United States v. Topco Assocs., Inc., 405 U.S. 596 , 610 (1972). See Larsen Chelsey Realty Co., 232 Conn. at 497-98, 656 A.2d 1009; Hernandez v. Monterey Village Assocs. Ltd. Ptshp., 17 Conn. App. 421, 425, 553 A..2d 617 (1989). In no other industry is this more important than in the computer software and operating systems markets in which the spur of competitive market forces to innovation is essential.

Moreover, the public interest will be served by granting interim relief pending the final resolution of the merits of the plaintiff’s claims. As Bristol contends, an award of money damages will hardly be an adequate remedy if Microsoft is permitted to destroy Bristol’s ongoing business in violation of antitrust laws. More importantly, from the perspective of the public interest, preliminary relief is necessary to protect competition. This is an industry that is highly dynamic and fast moving. Because of its dynamic nature, even short-term dislocations can have dramatic long-term effects. The loss of Bristol and its products would constitute a serious irreparable injury to the consuming public and to the competitive health of the industry.
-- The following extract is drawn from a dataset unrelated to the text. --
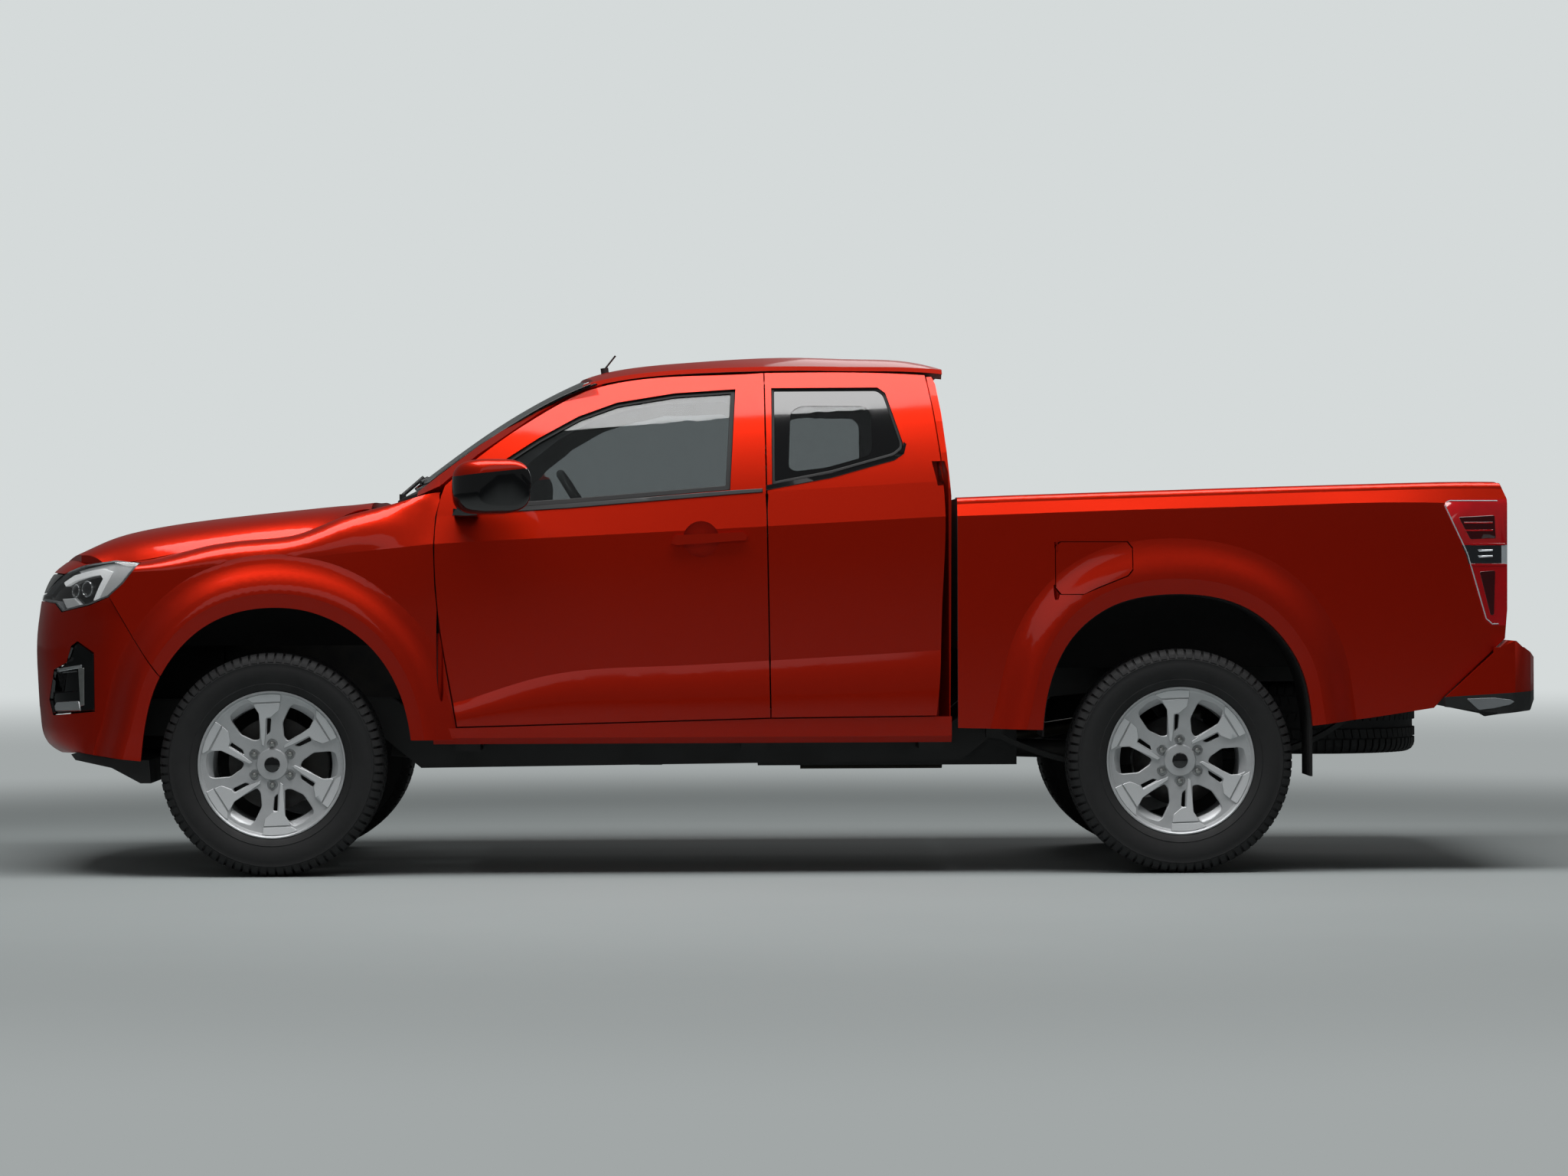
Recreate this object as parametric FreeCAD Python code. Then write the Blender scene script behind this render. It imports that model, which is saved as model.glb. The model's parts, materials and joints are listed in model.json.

Finally, Microsoft attempts to suggest that, because the Department of Justice ("DOJ") and the State Attorneys General that have brought antitrust actions against it have not also raised the claims that Bristol is pursuing, the public interest must therefore not be implicated. See Microsoft Mem. in Opp., at 46 n.25. This is pure sophistry. Microsoft is correct in one thing: the State Attorneys General will not "leave any stone unturned" to confront and end Microsoft’s anticompetitive practices. It is, however, for that very reason that the State submits this brief as amicus. Quite plainly, the public interest is implicated, and in the careful balancing that this Court must perform in ordering preliminary injunction, the public interest weighs decidedly in favor of granting the relief Bristol seeks..


For the foregoing reasons, the State respectfully submits that the Court should grant the plaintiff’s motion for preliminary injunction.